Otto Piene
Light Ballet
April 29–June 10, 2017
Berlin
Otto Piene’s use of light developed in the late 1950s with works utilising earlier experiments of printing onto canvas using punctured screens of many small holes, producing a grid of small, elevated pigment dots on the surface. These perforated ‘raster sieves’ were used in early works as hand-held tools through which to shine light from candles. This rudimentary apparatus soon developed into more complex means in 1960-61, employing metal screens, discs, motors, timers, and rotating electric lights, coming to a theatrical climax in room size installations. A selection of these elements will be presented in Sprüth Magers collaboration with the Otto Piene Estate, his first exhibition with the gallery, taking the form of a ‘Light Ballet’.

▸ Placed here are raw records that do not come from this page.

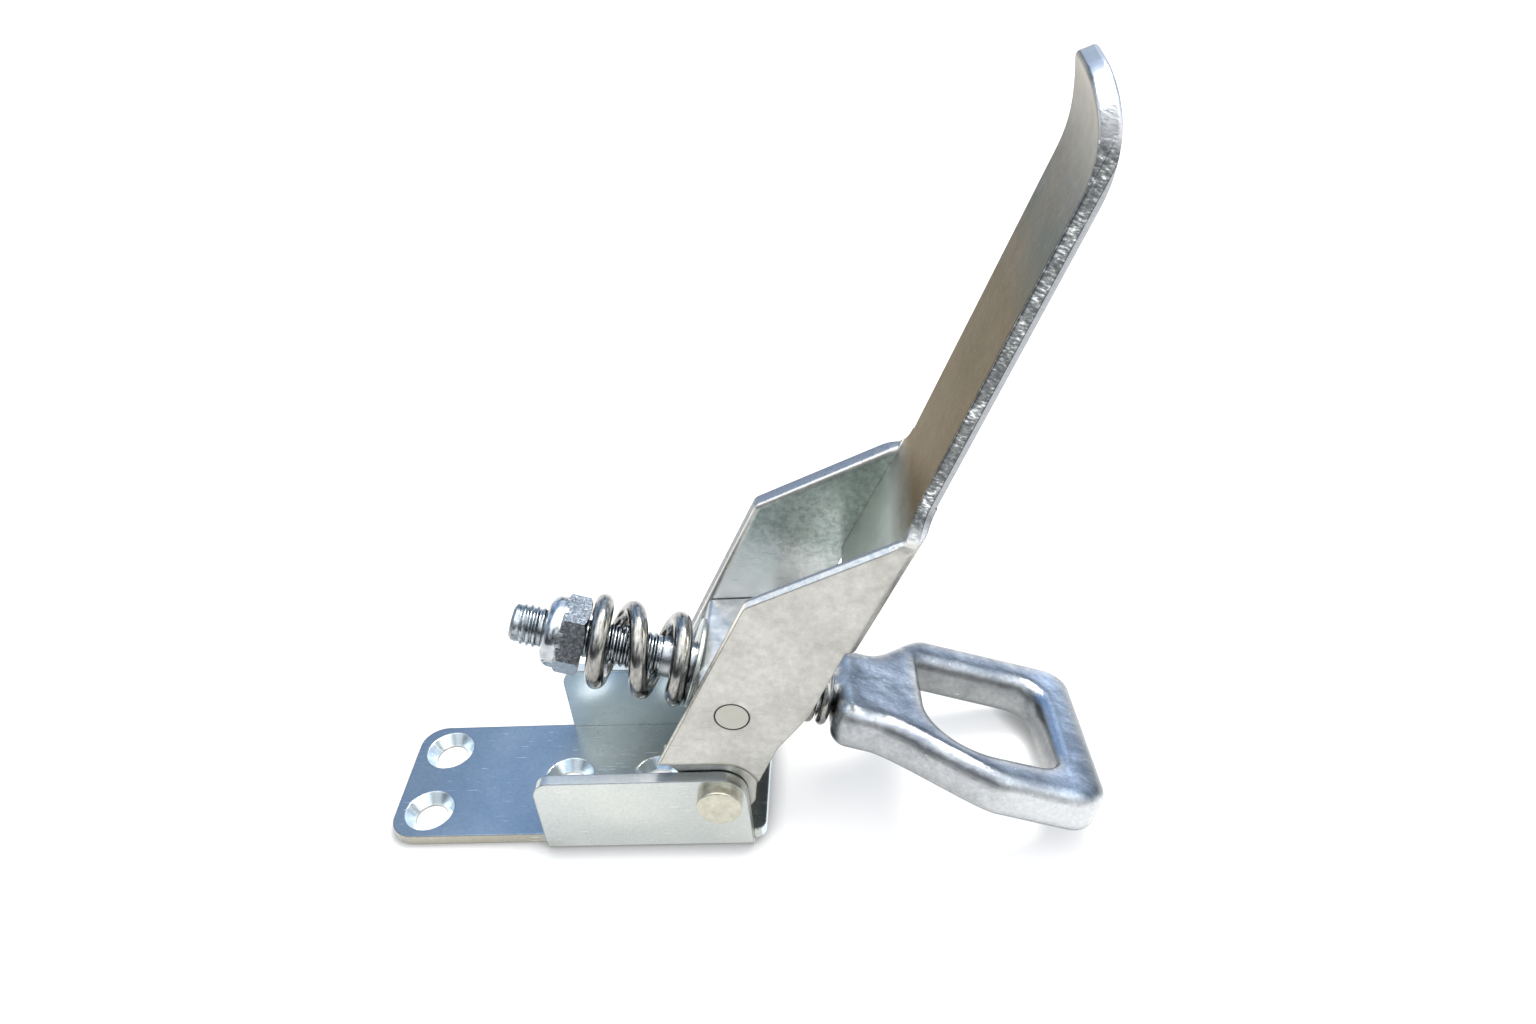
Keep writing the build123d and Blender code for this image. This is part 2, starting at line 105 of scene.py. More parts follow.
right, up, forward = camera_axes(CAM_YAW, CAM_PITCH, CAM_ROLL)
camera = bpy.data.objects.new("camera", bpy.data.cameras.new("camera"))
bpy.context.scene.collection.objects.link(camera)
axes = np.stack([right, up, -forward], 1)  # a camera looks along its own -Z
camera.matrix_world = Matrix([[*row, p] for row, p in zip(axes, CAM_POS)] + [[0, 0, 0, 1]])
camera.data.sensor_width = SENSOR_W
camera.data.lens = SENSOR_W * CAM_FOCAL_PX / FRAME_W
camera.data.clip_start = 10 * MM
bpy.context.scene.camera = camera
print("lens, mm:", round(camera.data.lens, 2))

# %% [markdown]
# ## Colours and nodes
# Colours are picked as sRGB hex, the way a paint chip is read off a screen, and turned to
# the linear values that the renderer mixes. A procedural material is a chain of nodes.
# One small function adds a node, makes its settings and links its inputs, so a material
# below reads as a list of steps. Inputs given without names go in from the top: a noise
# takes coordinates, scale, detail and roughness, a map range the value and the ranges, a
# mix its factor and two colours. Most nodes have one output that matters, the first one
# that is live, so a node can be handed over as it is.

# %% Colour and node functions
def linear(hex_colour):
    """sRGB hex to linear RGBA: the inverse of the sRGB curve on each channel."""
    c = np.array([int(hex_colour[i:i + 2], 16) for i in (1, 3, 5)]) / 255.0
    c = np.where(c <= 0.04045, c / 12.92, ((c + 0.055) / 1.055) ** 2.4)
    return (*c.tolist(), 1.0)


def add(tree, kind, inputs=(), stops=(), **settings):
    """Adds a node with its settings. inputs are values by name, or a list in the order the node shows
    them: numbers, vectors, hex colours, outputs, or nodes, whose first live output is meant.
    stops are a colour ramp's pairs of a position and a hex or a grey."""
    node = tree.nodes.new("ShaderNode" + kind)
    for name, value in settings.items():
        setattr(node, name, value)
    sockets = [socket for socket in node.inputs if socket.enabled]
    if isinstance(inputs, dict):
        sockets, inputs = [node.inputs[name] for name in inputs], inputs.values()
    for socket, value in zip(sockets, inputs):
        if isinstance(value, bpy.types.Node):
            value = next(output for output in value.outputs if output.enabled)
        if isinstance(value, bpy.types.NodeSocket):
            tree.links.new(value, socket)
        else:
            socket.default_value = linear(value) if isinstance(value, str) else value
    for number, (position, tone) in enumerate(stops):
        elements = node.color_ramp.elements
        stop = elements[number] if number < len(elements) else elements.new(position)
        stop.position = position
        stop.color = linear(tone) if isinstance(tone, str) else (tone, tone, tone, 1.0)
    return node


COLOUR = {"data_type": "RGBA"}  # makes a mix node mix colours
OVERLAY = {**COLOUR, "blend_type": "OVERLAY"}
print("mid grey #808080 is linear", round(linear("#808080")[0], 3))

# %% [markdown]
# ## Starting and ending a material
# Every material starts from the piece's coordinates and ends in the same shader. Object
# coordinates are in metres from the part's origin, so a place on the latch can be picked
# by its size, and they follow the piece when it moves. A noise takes its scale in patches
# a metre, which we work out from a patch's width in millimetres.

# %% Material functions
def per_metre(width):
    """How many patches of a width in millimetres fit in a metre, to a whole number."""
    return round(1.0 / (width * MM))


def new_material(name):
    """An empty node material, with its node tree and its coordinates."""
    material = bpy.data.materials.new(name)
    material.use_nodes = True
    tree = material.node_tree
    tree.nodes.clear()
    return material, tree, add(tree, "TexCoord").outputs


def finish_material(material, inputs):
    """Adds the shader with its inputs, and the material's output."""
    shader = add(material.node_tree, "BsdfPrincipled", inputs)
    add(material.node_tree, "OutputMaterial", {"Surface": shader})
    print(material.name, "has", len(material.node_tree.nodes), "nodes")
    return material


def dress(name, material):
    """Puts a material on a CAD node."""
    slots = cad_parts[name].data.materials
    slots.clear()
    slots.append(material)


# %% [markdown]
# ## Marks that several finishes share
# Plated steel that has been handled has thin straight scratches. A real scratch is far
# finer than a pixel, so ours are a third of a millimetre wide to show at all. Every edge
# gets a painted dark line, standing for the dark reflection that a rounded edge catches.
# A Bevel node finds the edges: it gives the normal of a rounded edge, and where that
# leans away from the true normal there is an edge. The same rounded normal lets sharp CAD
# edges catch the light.

# %% Shared marks
SCRATCH_STEP = 0.04          # how fast a scratch starts out of the noise
EDGE_RADIUS = 0.5 * MM
EDGE_SHARE = 0.85            # how dark the line on an edge is


def scratches(tree, place, turn, length=6.25, width=0.3333, rare=0.66):
    """A mask of thin scratches: noise squeezed across one direction, cut off near its top."""
    scale = tuple(map(per_metre, (length, width, width)))
    laid = add(tree, "Mapping", {"Vector": place["Object"], "Rotation": turn, "Scale": scale})
    line = add(tree, "TexNoise", [laid, 1.0])
    return add(tree, "MapRange", [line, rare, rare + SCRATCH_STEP])


def outlined(tree, tone, dark):
    """The tone with a painted dark line on every edge, standing for the dark reflection a rounded
    edge catches: the dot product of the true normal and a rounded one is 1 on a flat and less on
    an edge. Gives the colour and the rounded normal."""
    rounded = add(tree, "Bevel", {"Radius": EDGE_RADIUS}, samples=4)
    true = add(tree, "NewGeometry").outputs["Normal"]
    agree = add(tree, "VectorMath", [rounded, true], operation="DOT_PRODUCT")
    on_edge = add(tree, "MapRange", [agree, 0.985, 0.80])
    # a painted dark line on the edge, for a rounded edge's dark reflection
    edge_dark_reflection = add(tree, "Math", [on_edge, EDGE_SHARE], operation="MULTIPLY")
    return add(tree, "Mix", [edge_dark_reflection, tone, dark], **COLOUR), rounded


print("an edge is rounded by, mm:", EDGE_RADIUS / MM)

# %% [markdown]
# ## Rolled sheet: the tints
# The base bracket is cold rolled steel under bright zinc. Plating is thin and shows a
# bluish tint on the open plate, and the ears are pale inside. The channel floor between
# the ears is painted a darker greenish grey as shade from the ears, and darker still
# towards the pivot. Each tint is a pair of greys chosen by slow noise, so no face is quite
# even. The sheared rim of the plate is dull and warm, and the ears' tops are pale.

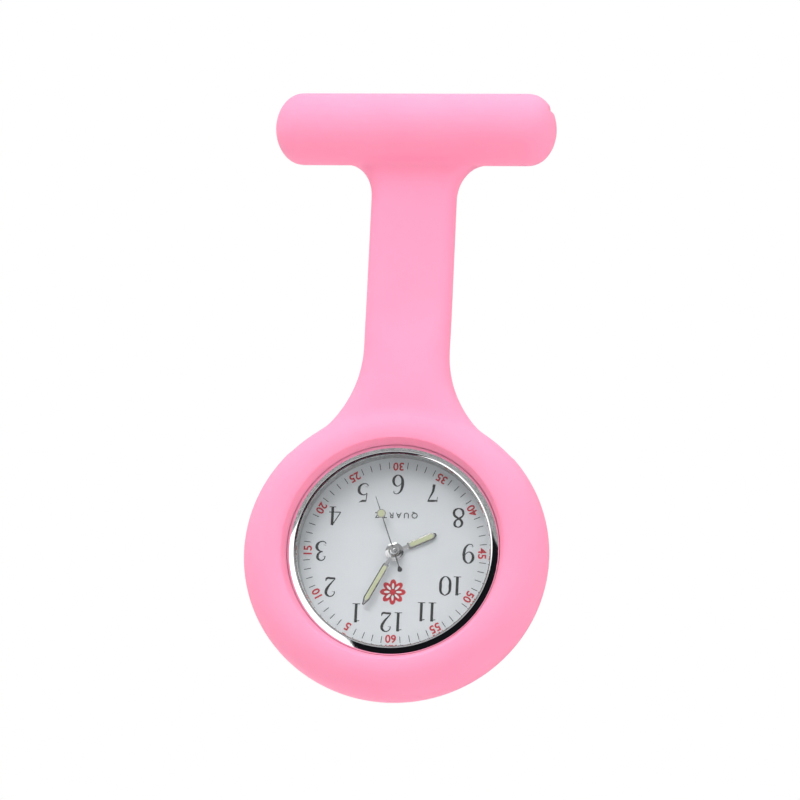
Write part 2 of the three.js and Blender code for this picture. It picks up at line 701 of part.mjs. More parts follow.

Piene was a choreographer of light, forcing it to ‘dance’ across the room, first by his own hand but later with these sophisticated mechanical arrangements. The perforated screens and stencils vary in size and complexity, some taking up whole walls and others more modest spheres and cubes. A single light source is fractured into multiple dots that change size by how far the bulb is from the punctured screens. The light appears to come from all directions as it moves from one wall to the next, constantly changing its clarity and scale, with the use of timers to fade lights in and out creating a variety of environments that range from near darkness to full multi-source light spectacles.